Porosity, grain density, and bulk density of 10-cm3 sediment specimens were calculated from measurements of wet and dry sediment mass and dry sediment volume. Wet and dry sample mass was determined with a reproducibility of ±3% standard deviation using a Scientech electronic balance that compensates for the ship's motion. Wet sample mass was measured immediately after collection. Dry sample mass and dry sediment volume were measured after the samples had been dried in a convection oven at 105° ± 5°C for 24 hr and allowed to cool in a desiccator. Dry sample volume was determined using a Quantachrome penta-pycnometer, a helium-displacement pycnometer. Sample volumes were determined at least five times, until readings were consistent (volume error within 1%). The principles and calculations are summarized in Blum (1997).

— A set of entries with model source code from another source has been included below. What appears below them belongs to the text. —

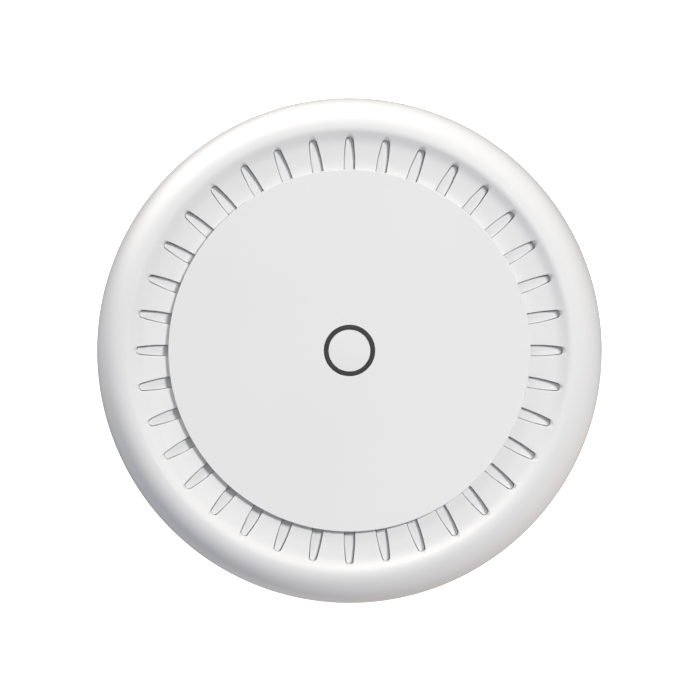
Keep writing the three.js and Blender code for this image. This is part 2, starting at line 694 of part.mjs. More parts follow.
// The flat ribbon between the two boards: level under the small board, then down through the deck.
function ribbonCable() {
  const side = polygon([
    [12, 28.5],
    [RIBBON_Y - 0.8, 28.5],
    [RIBBON_Y + 0.2, 27.5],
    [RIBBON_Y + 0.2, 11.3],
    [RIBBON_Y - 0.2, 11.3],
    [RIBBON_Y - 0.2, 27.3],
    [RIBBON_Y - 1, 28.1],
    [12, 28.1],
  ]);
  const strip = new THREE.ExtrudeGeometry(side, { depth: 2 * RIBBON_HALF_WIDTH, bevelEnabled: false });
  return solidOf(strip.rotateX(Math.PI / 2).rotateZ(Math.PI / 2).translate(-RIBBON_HALF_WIDTH, 0, 0));
}

function ribbonSocket() {
  const body = box(-5.2, 5.2, RIBBON_Y - 1.8, RIBBON_Y + 1.8, ON_BOARD, ON_BOARD + 2.6);
  return cut(body, box(-4.4, 4.4, RIBBON_Y - 0.6, RIBBON_Y + 0.6, ON_BOARD + 1, ON_BOARD + 4));
}

// ---------------------------------------------------------------- fasteners

const SCREW_SOCKET = 1.1;

// A pan-head screw with a six-sided socket, its head on top when up is 1 and below when up is -1.
function screw([x, y], seat, up, length, headRadius = 2.7, headHeight = 1.4, shank = 1.15) {
  const [h0, h1] = up > 0 ? [seat, seat + headHeight] : [seat - headHeight, seat];
  const [s0, s1] = up > 0 ? [seat - length, seat + 0.4] : [seat - 0.4, seat + length];
  const head = rod(headRadius, h0, h1, x, y, 10);
  const [r0, r1] = up > 0 ? [h1 - 0.6, h1 + 1] : [h0 - 1, h0 + 0.6];
  const socket = rod(SCREW_SOCKET, r0, r1, x, y, 6);
  return join(cut(head, socket), rod(shank, s0, s1, x, y, 6));
}

// ---------------------------------------------------------------- assembly

const accessPoint = new THREE.Group();

function add(name, solid, look) {
  const mesh = new THREE.Mesh(geometryOf(solid), new THREE.MeshStandardMaterial(look));
  mesh.name = name;
  accessPoint.add(mesh);
}

add("mounting_bracket", mountingBracket(), STEEL);

add("rear_housing", rearHousing(), WHITE_SATIN);
add("front_cover", frontCover(), WHITE_GLOSS);
add("front_disc", frontDisc(), WHITE_SATIN);
add("vent_baffle", ventBaffle(), WHITE_INNER);
add("light_ring", lightRing(), SMOKED);
add("mode_button", modeButton(), WHITE_SATIN);
add("reset_button", resetButton(), GREY_PLASTIC);
add("cable_door", cableDoor(), WHITE_SATIN);

add("main_board", mainBoard(), BOARD_GREEN);
add("light_board", lightBoard(), BOARD_GREEN);
add("antenna_deck", antennaDeck(), ALUMINIUM);

NETWORK_SOCKETS.forEach((x, i) => {
  add(`network_socket_${i + 1}`, networkSocket(x), STEEL);
  add(`network_transformer_${i + 1}`, chip(x, -30, 13, 9, 5), BLACK_PLASTIC);
});
add("power_socket", powerSocket(), BLACK_PLASTIC);
add("power_transformer", chip(-38, -32, 9, 10, 8), BLACK_PLASTIC);
add("power_inductor", chip(37, -9, 10, 10, 5), BLACK_PLASTIC);
add("capacitor_1", rod(4, ON_BOARD, ON_BOARD + 9, 38, -32, 20), ALUMINIUM);
add("capacitor_2", rod(4, ON_BOARD, ON_BOARD + 9, 27, -32, 20), ALUMINIUM);
add("processor", chip(0, 1, 17, 17, 1.2), BLACK_PLASTIC);
add("thermal_pad", chip(0, 1, 17, 17, 0.8, 11.4), THERMAL_BLUE);
add("heat_sink", heatSink(), ALUMINIUM);
add("memory_chip_1", chip(-37, 6, 9, 12, 1.1), BLACK_PLASTIC);
add("memory_chip_2", chip(-37, -9, 9, 12, 1.1), BLACK_PLASTIC);
add("flash_chip", chip(37, 6, 8, 9, 1.1), BLACK_PLASTIC);
add("shield_can_1", shieldCan(-13), STEEL);
add("shield_can_2", shieldCan(13), STEEL);

add("mode_switch", tactSwitch(0, 0, LIGHT_BOARD.top + FIT, SWITCH_TOP), BLACK_PLASTIC);
add("reset_switch", resetSwitch(), BLACK_PLASTIC);
DIODE_ANGLES.forEach((angle, i) => {
  const [x, y] = polar(DIODE_CIRCLE, angle);
  add(`light_diode_${i + 1}`, chip(x, y, 2.2, 2.2, 1, LIGHT_BOARD.top + FIT), DIODE_YELLOW);
});
add("ribbon_cable", ribbonCable(), RIBBON_WHITE);
add("ribbon_socket", ribbonSocket(), WHITE_INNER);

ANTENNAS.forEach((design, i) => {
  add(design.name, antenna(design), BRASS);
  add(`antenna_lead_${i + 1}`, antennaLead(LEAD_ROUTES[i]), BLACK_PLASTIC);
});

caseScrewPlaces.forEach((place, i) => {
  add(`case_screw_${i + 1}`, screw(place, 4, -1, 11, 3, 0.95), STEEL);
});
BOARD_HOLES.forEach((place, i) => {
  add(`board_screw_${i + 1}`, screw(place, BOARD_TOP + FIT, 1, 4.4), STEEL);
});
DECK_POSTS.forEach((place, i) => {
  add(`deck_screw_${i + 1}`, screw(place, DECK_TOP + FIT, 1, 8), STEEL);
});
LIGHT_BOARD_HOLES.forEach((place, i) => {
  add(`light_board_screw_${i + 1}`, screw(place, LIGHT_BOARD.bottom - FIT, -1, 6, 2.1, 1, 0.9), STEEL);
});

export default accessPoint;
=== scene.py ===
"""Looks of the round ceiling access point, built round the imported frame. Blender 4.5, metres."""

import json
import math

import bmesh
import bpy
from mathutils import Matrix, Vector


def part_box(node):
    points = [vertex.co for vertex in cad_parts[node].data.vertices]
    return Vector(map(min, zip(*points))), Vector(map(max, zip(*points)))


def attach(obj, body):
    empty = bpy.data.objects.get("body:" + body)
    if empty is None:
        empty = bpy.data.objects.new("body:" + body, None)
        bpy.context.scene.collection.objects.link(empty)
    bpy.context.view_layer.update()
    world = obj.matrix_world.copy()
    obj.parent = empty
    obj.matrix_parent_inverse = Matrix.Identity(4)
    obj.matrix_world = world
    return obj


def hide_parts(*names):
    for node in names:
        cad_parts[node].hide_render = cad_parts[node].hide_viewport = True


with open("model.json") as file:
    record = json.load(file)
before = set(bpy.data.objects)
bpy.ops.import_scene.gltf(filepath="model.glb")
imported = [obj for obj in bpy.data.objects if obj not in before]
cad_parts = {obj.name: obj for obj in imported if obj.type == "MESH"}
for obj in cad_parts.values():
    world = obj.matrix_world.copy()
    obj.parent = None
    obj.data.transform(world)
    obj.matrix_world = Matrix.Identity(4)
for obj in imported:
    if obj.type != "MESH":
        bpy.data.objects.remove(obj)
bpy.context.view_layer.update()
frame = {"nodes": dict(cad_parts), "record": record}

MM = 0.001

# ------------------------------------------------------------------ sizes taken from the frame

ring_low, ring_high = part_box("light_ring")
button_low, button_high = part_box("mode_button")

BODY_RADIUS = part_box("front_cover")[1].x
BODY_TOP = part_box("front_cover")[1].z
DISC_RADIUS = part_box("front_disc")[1].x
DISC_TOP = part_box("front_disc")[1].z
BUTTON_TOP = button_high.z
BUTTON_RADIUS = button_high.x
RING_TOP = ring_high.z
BACK_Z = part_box("rear_housing")[0].z
BAFFLE_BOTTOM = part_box("vent_baffle")[0].z

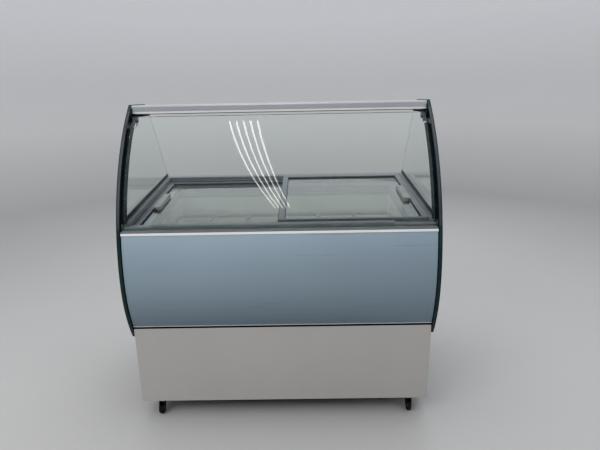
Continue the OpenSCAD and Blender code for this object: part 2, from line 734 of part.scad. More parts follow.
module caster_wheel(sx, row) color("black") caster_at(sx, row) translate([0, -caster_trail, axle_z])
    rotate([0, 90, 0]) rotate_extrude() difference() {
        union() {
            translate([0, -wheel_w / 2]) square([10, wheel_w]);
            translate([0, -wheel_w / 2 + 4]) square([20, wheel_w - 8]);
            translate([17, -wheel_w / 2 + 3]) square([wheel_d / 2 - 17, wheel_w - 6]);
            translate([17, -wheel_w / 2]) square([wheel_d / 2 - 20, wheel_w]);
        }
        translate([-1, -wheel_w]) square([1 + axle_r + 0.05, 2 * wheel_w]);
    }

// Drawing ------------------------------------------------------------------------------------

cabinet_shell();
base_pan();
rear_panel();
rear_grille();
foam_insulation();
well_liner();
breaker_strip();
deck_front_rail();
deck_rear_rail();
deck_side_rail(-1);  // deck_side_rail_left
deck_side_rail(1);  // deck_side_rail_right
lid_track_front();
lid_track_rear();
lid_frame(-1);  // lid_left_frame
lid_glass(-1);  // lid_left_glass
lid_handle(-1);  // lid_left_handle
lid_glides(-1);  // lid_left_glides
lid_frame(1);  // lid_right_frame
lid_glass(1);  // lid_right_glass
lid_handle(1);  // lid_right_handle
lid_glides(1);  // lid_right_glides
end_frame(-1);  // end_frame_left
end_frame(1);  // end_frame_right
side_glass(-1);  // side_glass_left
side_glass(1);  // side_glass_right
side_channel(-1);  // side_channel_left
side_channel(1);  // side_channel_right
top_bar();
canopy_lamp();
lamp_diffuser();
front_glass();
glass_hinge_hubs();
glass_hinge_pins();
glass_side_seals();
front_panel();
panel_top_trim();
panel_bottom_trim();
tub_rack();
rack_brackets();
compressor();
condenser_coil();
fan_shroud();
fan_blades();
refrigerant_pipes();
evaporator_coil();
control_plate();
thermostat_knob();
rocker_switch();
cable_gland();
drain_plug();
fixing_screws();
caster_plates();
caster_fork(-1, 0);  // caster_fork_front_left
caster_fork(1, 0);  // caster_fork_front_right
caster_fork(-1, 1);  // caster_fork_rear_left
caster_fork(1, 1);  // caster_fork_rear_right
caster_wheel(-1, 0);  // caster_wheel_front_left
caster_wheel(1, 0);  // caster_wheel_front_right
caster_wheel(-1, 1);  // caster_wheel_rear_left
caster_wheel(1, 1);  // caster_wheel_rear_right
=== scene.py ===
"""Looks of the ice cream dipping cabinet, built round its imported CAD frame.

Metres, +X to the customer's right, +Y to the operator's side, +Z up.
"""

import math

import bmesh
import bpy
from mathutils import Matrix, Vector


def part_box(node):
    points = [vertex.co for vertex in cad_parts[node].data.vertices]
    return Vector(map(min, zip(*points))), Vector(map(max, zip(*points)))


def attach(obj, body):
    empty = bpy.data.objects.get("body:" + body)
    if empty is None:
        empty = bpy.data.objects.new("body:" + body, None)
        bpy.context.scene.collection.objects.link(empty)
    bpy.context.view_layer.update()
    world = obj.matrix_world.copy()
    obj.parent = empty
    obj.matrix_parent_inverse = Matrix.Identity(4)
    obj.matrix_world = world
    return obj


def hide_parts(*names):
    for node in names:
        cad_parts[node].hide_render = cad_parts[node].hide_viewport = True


bl_info = {
    "name": "Dipping Cabinet",
    "version": (1, 0, 0),
    "blender": (4, 5, 0),
    "location": "View3D > Sidebar > Cabinet",
    "description": "Builds the pieces, finishes and studio of an ice cream dipping cabinet",
    "category": "Object",
}

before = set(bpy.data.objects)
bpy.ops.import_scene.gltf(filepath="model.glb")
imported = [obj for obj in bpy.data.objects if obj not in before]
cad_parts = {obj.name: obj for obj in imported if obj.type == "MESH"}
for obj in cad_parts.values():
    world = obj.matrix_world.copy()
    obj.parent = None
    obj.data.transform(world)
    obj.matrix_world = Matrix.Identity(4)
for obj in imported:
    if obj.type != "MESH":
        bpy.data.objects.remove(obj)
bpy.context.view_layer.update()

MM = 0.001
# Points nearer than this are one
WELD = 1e-5
SIDES = (("left", -1), ("right", 1))
X_AXIS = Vector((1, 0, 0))

# The front curve: an upper and a lower arc that meet at the nose
NOSE_Z = 0.644
UPPER_CENTRE = Vector((0, 0.5575, NOSE_Z))
UPPER_R = 0.930
LOWER_CENTRE = Vector((0, 0.1775, NOSE_Z))
LOWER_R = 0.550

# The deck's own frame, sloping up to the operator's side
DECK = Matrix.Translation((0, -0.2325, 0.9035)) @ Matrix.Rotation(math.radians(6.7), 4, "X")
DECK_UP = DECK.to_3x3() @ Vector((0, 0, 1))
# The opening in the deck, front to back in the deck's frame, and half its width
DECK_FRONT, DECK_REAR = -0.074, 0.548
DECK_HALF = 0.5965

# The end frames' faces along X, the heights of their front and inner bands, and their screws
FRAME_INSIDE, FRAME_OUTSIDE = 0.6260, 0.6400
BAND_LOW, BAND_HIGH = 0.872, 1.318
INNER_LOW, INNER_HIGH = 0.894, 1.290
SCREW_HEIGHTS = (0.48, 0.60, 0.72, 0.83)
SCREW_INSET, SCREW_CLEAR = 40 * MM, 8 * MM
# The stop pins' place, from the side
PIN_Y, PIN_Z = -0.3195, 0.8745

# The lids in the deck's frame: the ends of each along X, their front and rear, and their tops
LIDS = (("left", -0.594, 0.004, -0.023), ("right", -0.004, 0.594, 0.001))
LID_FRONT, LID_REAR = -0.0735, 0.5495
LID_DEPTH = 15 * MM
STILE, SLIM_BAR, MEETING_STILE = 25 * MM, 13 * MM, 12 * MM

# The well liner's sheet, its floor above the end of the spout, and the drain's place
LINER_SHEET = 2 * MM
SPOUT_DROP = 68 * MM
DRAIN = (-0.400, -0.120)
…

Thermal conductivity is the measure of a material's ability to transmit heat by molecular conduction. Thermal conductivity and temperature measurements of sediments and rock sections are used to determine heat flow. Heat flow is not only characteristic of the material but is also an indicator of type and age of ocean crust and fluid circulation processes at shallow and great depths. Thermal conductivity was measured in soft sediments using the TK04 measurement system (see Blum, 1997), with the needle-probe method in full-space configuration (Von Herzen and Maxwell, 1959), after the core had equilibrated to ambient temperature. The full-space needle, containing a heater wire and calibrated thermistor, was inserted into the sediment through a small hole drilled into the core liner. Measurement errors are 5%–10%.